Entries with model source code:
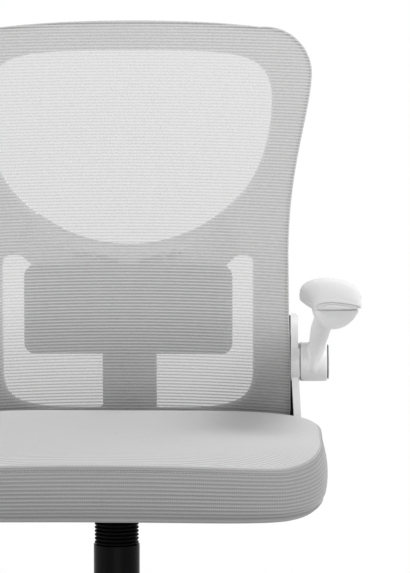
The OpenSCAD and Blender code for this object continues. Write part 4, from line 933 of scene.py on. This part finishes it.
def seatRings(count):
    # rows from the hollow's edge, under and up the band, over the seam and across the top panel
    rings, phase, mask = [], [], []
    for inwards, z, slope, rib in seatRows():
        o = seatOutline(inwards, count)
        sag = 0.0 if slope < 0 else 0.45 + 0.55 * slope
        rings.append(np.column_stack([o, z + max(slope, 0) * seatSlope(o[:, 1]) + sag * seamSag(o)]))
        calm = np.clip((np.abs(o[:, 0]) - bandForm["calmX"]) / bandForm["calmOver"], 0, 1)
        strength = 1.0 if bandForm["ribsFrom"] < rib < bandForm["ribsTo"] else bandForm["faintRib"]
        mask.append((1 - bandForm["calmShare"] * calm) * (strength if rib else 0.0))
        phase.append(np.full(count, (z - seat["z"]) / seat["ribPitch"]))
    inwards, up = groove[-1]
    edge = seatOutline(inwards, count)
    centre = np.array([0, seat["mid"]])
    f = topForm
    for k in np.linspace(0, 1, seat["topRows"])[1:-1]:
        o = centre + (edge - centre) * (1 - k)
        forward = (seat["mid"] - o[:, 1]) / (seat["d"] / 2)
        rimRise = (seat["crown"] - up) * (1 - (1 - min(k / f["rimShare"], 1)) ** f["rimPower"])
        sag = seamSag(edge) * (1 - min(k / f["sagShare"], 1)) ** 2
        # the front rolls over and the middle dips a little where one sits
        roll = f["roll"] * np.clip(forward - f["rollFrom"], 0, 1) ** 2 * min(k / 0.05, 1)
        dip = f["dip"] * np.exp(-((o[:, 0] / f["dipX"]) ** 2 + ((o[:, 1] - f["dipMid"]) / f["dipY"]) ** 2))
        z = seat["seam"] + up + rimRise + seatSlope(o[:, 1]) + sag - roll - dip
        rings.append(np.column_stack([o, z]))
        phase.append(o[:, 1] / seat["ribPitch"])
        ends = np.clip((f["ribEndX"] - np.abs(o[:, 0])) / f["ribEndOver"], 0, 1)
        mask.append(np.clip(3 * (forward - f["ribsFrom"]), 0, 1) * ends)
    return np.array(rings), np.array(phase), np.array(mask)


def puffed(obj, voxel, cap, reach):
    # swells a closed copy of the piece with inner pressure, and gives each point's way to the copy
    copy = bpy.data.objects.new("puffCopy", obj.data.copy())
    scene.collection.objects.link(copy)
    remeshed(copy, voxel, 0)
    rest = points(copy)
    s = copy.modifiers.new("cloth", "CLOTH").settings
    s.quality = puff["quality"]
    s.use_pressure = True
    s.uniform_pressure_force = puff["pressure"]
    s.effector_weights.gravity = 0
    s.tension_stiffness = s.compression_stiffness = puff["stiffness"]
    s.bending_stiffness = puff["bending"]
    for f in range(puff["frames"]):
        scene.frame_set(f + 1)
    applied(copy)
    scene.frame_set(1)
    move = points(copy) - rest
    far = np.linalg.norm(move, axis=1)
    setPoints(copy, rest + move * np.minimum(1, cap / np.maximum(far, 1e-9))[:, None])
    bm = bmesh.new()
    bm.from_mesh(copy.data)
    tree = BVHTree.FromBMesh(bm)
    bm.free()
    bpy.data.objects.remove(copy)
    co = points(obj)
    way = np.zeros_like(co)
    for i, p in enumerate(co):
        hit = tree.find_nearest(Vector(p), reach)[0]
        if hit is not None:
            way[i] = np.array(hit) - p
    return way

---

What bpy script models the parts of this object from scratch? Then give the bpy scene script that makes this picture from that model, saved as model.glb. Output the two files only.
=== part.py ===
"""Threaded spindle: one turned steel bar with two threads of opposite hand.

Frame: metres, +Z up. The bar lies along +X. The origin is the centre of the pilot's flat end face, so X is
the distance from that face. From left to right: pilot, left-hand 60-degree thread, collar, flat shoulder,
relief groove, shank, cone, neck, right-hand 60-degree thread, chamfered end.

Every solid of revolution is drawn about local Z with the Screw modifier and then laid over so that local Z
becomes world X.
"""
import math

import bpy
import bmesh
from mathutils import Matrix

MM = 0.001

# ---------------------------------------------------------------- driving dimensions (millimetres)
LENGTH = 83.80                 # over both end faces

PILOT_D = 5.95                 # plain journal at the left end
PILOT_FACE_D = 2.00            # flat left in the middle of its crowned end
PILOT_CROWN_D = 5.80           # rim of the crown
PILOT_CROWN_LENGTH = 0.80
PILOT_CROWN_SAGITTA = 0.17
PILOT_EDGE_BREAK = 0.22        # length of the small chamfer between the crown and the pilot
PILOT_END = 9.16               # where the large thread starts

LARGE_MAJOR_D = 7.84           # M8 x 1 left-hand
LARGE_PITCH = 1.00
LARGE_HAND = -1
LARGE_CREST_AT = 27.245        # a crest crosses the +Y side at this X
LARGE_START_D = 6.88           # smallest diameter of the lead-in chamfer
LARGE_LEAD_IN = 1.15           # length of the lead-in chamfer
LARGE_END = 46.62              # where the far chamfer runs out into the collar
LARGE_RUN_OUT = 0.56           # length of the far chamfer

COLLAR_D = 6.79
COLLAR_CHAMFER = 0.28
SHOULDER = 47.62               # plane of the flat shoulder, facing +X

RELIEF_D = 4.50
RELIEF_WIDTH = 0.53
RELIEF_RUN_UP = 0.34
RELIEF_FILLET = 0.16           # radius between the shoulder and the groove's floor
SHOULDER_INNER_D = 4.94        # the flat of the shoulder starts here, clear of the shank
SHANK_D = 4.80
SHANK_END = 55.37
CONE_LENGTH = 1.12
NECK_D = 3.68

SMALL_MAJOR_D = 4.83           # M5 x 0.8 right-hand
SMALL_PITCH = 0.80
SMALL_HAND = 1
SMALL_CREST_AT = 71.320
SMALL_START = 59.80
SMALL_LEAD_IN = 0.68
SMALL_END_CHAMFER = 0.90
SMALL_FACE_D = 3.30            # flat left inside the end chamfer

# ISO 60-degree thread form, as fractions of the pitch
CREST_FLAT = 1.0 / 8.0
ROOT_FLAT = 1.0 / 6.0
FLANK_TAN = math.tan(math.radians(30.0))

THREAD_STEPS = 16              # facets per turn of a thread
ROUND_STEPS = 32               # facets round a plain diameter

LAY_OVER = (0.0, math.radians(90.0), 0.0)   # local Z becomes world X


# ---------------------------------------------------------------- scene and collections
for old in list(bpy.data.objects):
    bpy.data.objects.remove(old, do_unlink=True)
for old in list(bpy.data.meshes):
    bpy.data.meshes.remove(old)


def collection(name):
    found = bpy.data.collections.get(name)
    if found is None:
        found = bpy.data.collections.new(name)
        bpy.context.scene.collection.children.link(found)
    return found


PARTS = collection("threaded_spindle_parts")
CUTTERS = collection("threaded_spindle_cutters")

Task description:
Pull out every line holding "this" from the records above, and copy it.

Solved problem:
The OpenSCAD and Blender code for this object continues. Write part 4, from line 933 of scene.py on. This part finishes it.
What bpy script models the parts of this object from scratch? Then give the bpy scene script that makes this picture from that model, saved as model.glb. Output the two files only.
LARGE_CREST_AT = 27.245        # a crest crosses the +Y side at this X